I suppose my career path was inevitable.  And I feel incredibly lucky that it's all worked out this way. Here's the final product, at 25 seconds of it.


 

The photos in the video are me when I was a kiddo randomly sitting on a small battery operated car, me interviewing Mississippi Governor Haley Barbour about the BP oil spill, and me in Haiti shortly after the earthquake.

Monday, August 30, 2010

Journalist in Residence

This fall I'll spend the better part of a week at the UC Berkeley Graduate School of Journalism as a "journalist in residence."  I swear it hasn't been that long since I graduated from the J-School.  Well, if I do the math, I guess it has been nearly a decade.
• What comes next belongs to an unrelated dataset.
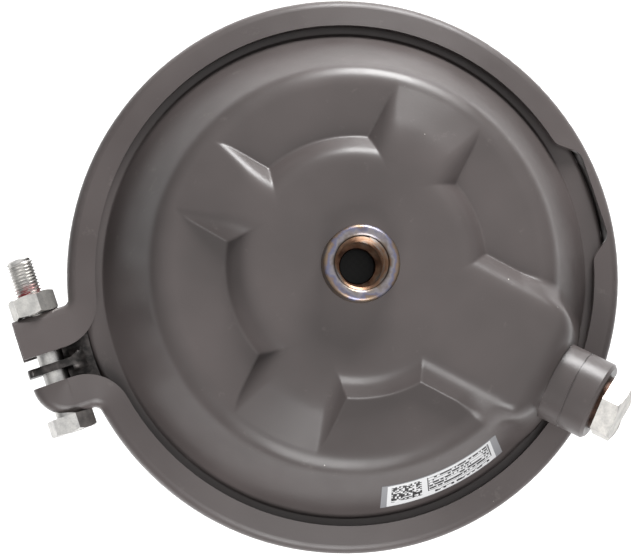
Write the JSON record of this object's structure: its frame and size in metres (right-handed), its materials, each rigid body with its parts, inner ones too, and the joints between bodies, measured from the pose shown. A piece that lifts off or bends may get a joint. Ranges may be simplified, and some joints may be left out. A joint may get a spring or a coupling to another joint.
{
  "type": "air brake chamber",
  "caption": "Diaphragm air brake chamber: two pressed housings in a V-section clamp ring, threaded air ports, sprung push rod with a yoke and pin, studded mounting face.",
  "frame": {"origin": "centre of the mounting face, the flat outer bottom of the non-pressure housing", "axes": "+Z along the chamber axis towards the air port, +X along the line through the two mounting studs; the push rod leaves along -Z"},
  "size_m": [0.1914, 0.172, 0.259],
  "materials": {
    "coated_steel": "semi-matt black dip coat",
    "black_steel": "matt black",
    "tinted_steel": "bare steel with heat tint",
    "zinc": "bright zinc",
    "yellow_zinc": "yellow passivated zinc",
    "copper": "soft copper",
    "label_foil": "silver-white film",
    "rubber": "matt",
    "spring_steel": "black coat"
  },
  "bodies": {
    "housing": {"pressure_housing": "coated_steel", "air_port_ring": "tinted_steel", "side_port_boss": "coated_steel", "plug_seal": "copper", "side_port_plug": "zinc", "label_plate": "label_foil", "clamp_ring": "coated_steel", "clamp_bolt": "zinc", "clamp_nut": "zinc", "gap_insert": "black_steel", "non_pressure_housing": "coated_steel", "stud_plate": "coated_steel", "mounting_studs": "zinc", "dust_seal": "rubber", "return_spring": "spring_steel"},
    "diaphragm_centre": {"diaphragm": "rubber"},
    "rod": {"push_plate": "zinc", "push_rod": "zinc", "rod_lock_nut": "zinc", "clevis": "yellow_zinc"},
    "yoke_pin": {"clevis_pin": "zinc", "pin_washer": "zinc", "split_pin": "zinc"}
  },
  "joints": [
    {"name": "push_rod_slide", "type": "slide", "parent": "housing", "child": "diaphragm_centre", "axis": [0, 0, -1], "range_m": [0, 0.057], "stiffness_N_per_m": 2200, "springref_m": -0.06, "deforming": ["return_spring", "diaphragm"]},
    {"name": "push_rod_tilt", "type": "hinge", "parent": "diaphragm_centre", "child": "rod", "pos_m": [0, 0, 0.0995], "axis": [0, 1, 0], "range_deg": [-3, 3], "stiffness_Nm_per_rad": 12},
    {"name": "yoke_pin_turn", "type": "hinge", "parent": "rod", "child": "yoke_pin", "pos_m": [0, 0, -0.125], "axis": [0, 1, 0], "continuous": true}
  ]
}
I can't really explain how excited I am to visit the school, meet the students and hopefully share some of the things I've learned over those 10 years.   Most of my time will be spent in classrooms, but there is one public event planned.  Here's the official description:

The Big Story: National Public Radio’s Tamara Keith

When: Wednesday, October 6

Reception: 5:30 PM
Lecture: 6:00 PM

Where: North Gate Hall Library

NPR Reporter and Journalist-in-Residence Tamara Keith discusses radio journalism, the challenge of covering disasters, and NPR’s transition in the digital age, while outlining her experiences covering major stories ranging from the world financial crisis, to the earthquake in Haiti, to the BP oil spill in Louisiana.

...

Let's hope those improv comedy classes I've been taking pay off!

Friday, December 25, 2009

The Other Tamara Keith

The other day, I got a message on Facebook from myself. Well, at least that's what it looked like. I had gone 30 years thinking I had a completely strange name that only my hippie parents could come up with. I suffered through all the mispronunciations and misspellings and mocking from kids who thought my name was similar enough to "Tomorrow" to sing.



But it turns out there are several Tamara Keiths out there, and one of them went through the trouble of finding me. My friend Rob Sachs thought this was so funny he decided to do a podcast all about people who have the same name.